Ты знаешь, некоторые ее письма я до сих пор не могу читать без слез.

Вот, послушай, – это из Венеции (я тогда увлеклась и перетрудила голосовые связки):

«Галюшенька! Что с тобой? Неужели ты больна с тех пор, как я уехала – ведь это уже 10 дней, или еще что-то прибавилось?

Я очень много о тебе думаю здесь, о твоей дальнейшей карьере, о работе более вдумчивой и целеустремленной, чем теперь, о душевном твоем состоянии.

Два часа тому назад мы приехали сюда на поезде. На вокзальной площади шум, крики – представители отелей в фирменных фуражках выкрикивают, подбегают, предлагают свои услуги.

Нашли и мы своего. Подали моторную лодку, и мы поплыли по узеньким каналам сначала, а потом выбрались на Canale grande, где стоит наш отель, очень роскошный, очень комфортабельный, совсем рядом с площадью Святого Марка.

Выехали из Флоренции, поглотившей меня своими неповторимыми красотами, чудом искусства, тенями божественных творцов, где дух их царит повсюду. И я предчувствовала, что воспротивлюсь этому единственному в мире городу, роскошному и прекрасному. Так и оказалось. Но, правда, Венеция встретила нас холодом, ветром и мокрыми от росы домами, а во Флоренции жилось необыкновенно. Светило солнце, и я чувствовала себя совсем-совсем просто и свободно, как в каком-нибудь родном городе, Ленинграде например.

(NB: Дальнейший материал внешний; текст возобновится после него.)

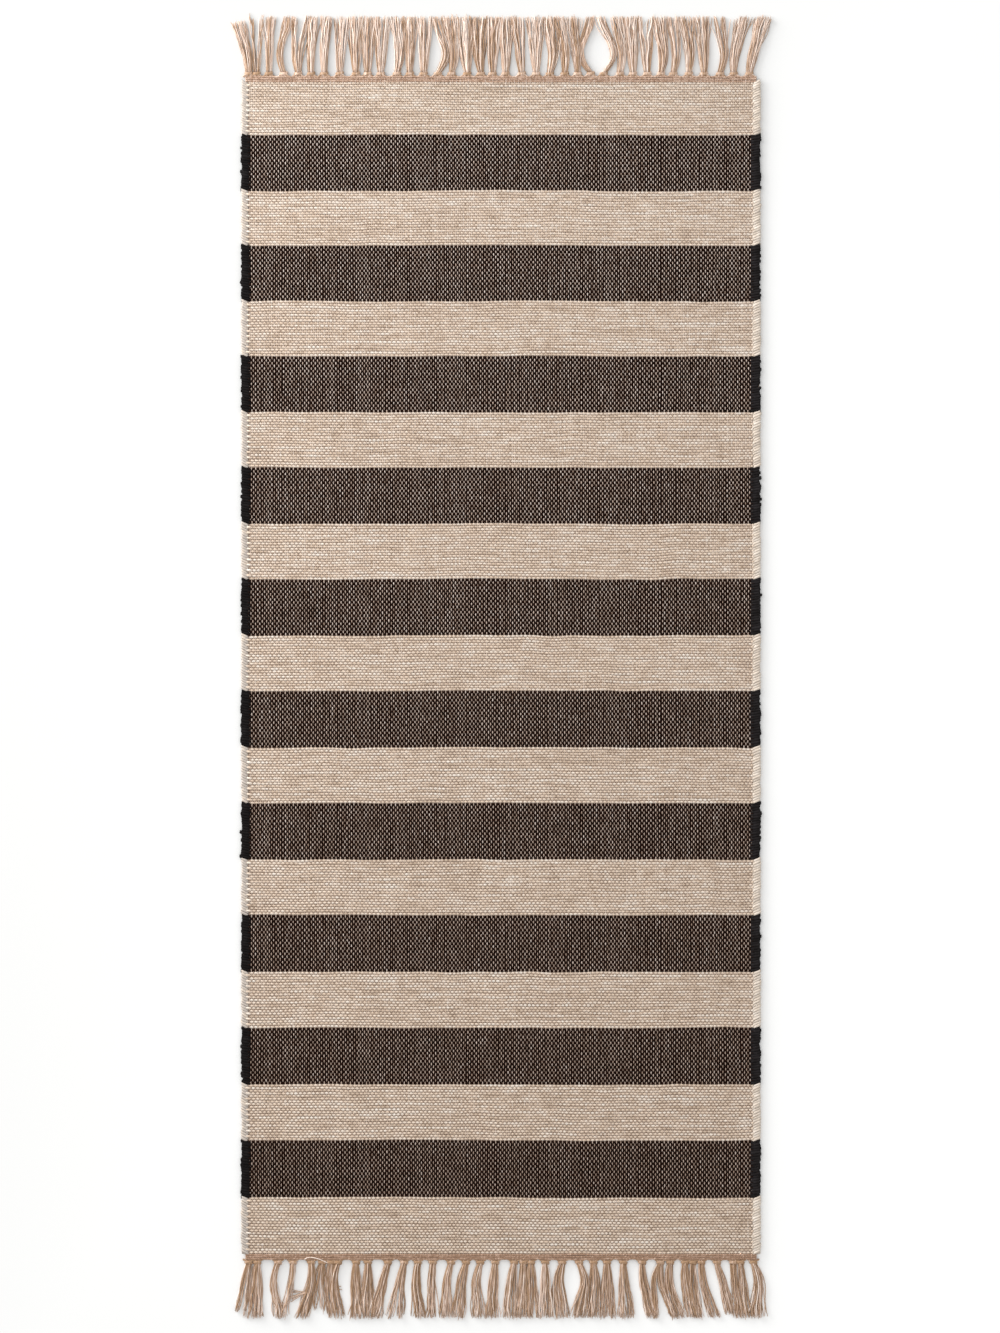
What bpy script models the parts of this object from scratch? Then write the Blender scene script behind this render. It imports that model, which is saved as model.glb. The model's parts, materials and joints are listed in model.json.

Пообедали, и Слава пошел гулять, а я уже не в состоянии, да и не хочется расставаться с образом Флоренции.

Еще сегодня смотрела Фра Анжелико в монастыре Сан-Марко и творения Микеланджело, из которых один Давид окончен, а остальные – не закончены, и это так волнительно – смотреть на эти глыбы мрамора, из которых высекал скульптор свои чудеса. Вот торс, уже реальный, живой, а одна рука еще не отточена, в грубых надсеках, так же нога или часть головы. Ты представляешь? Видеть эту глыбу, к которой прикасался творец, стараясь представить себе – чего же он добивался? И как бы шло дальше развитие его мысли и желания?..

Раз ты больна, ты не знаешь, что происходит в классе. Мне жальче всех Беатрис[5]. А как Верочка?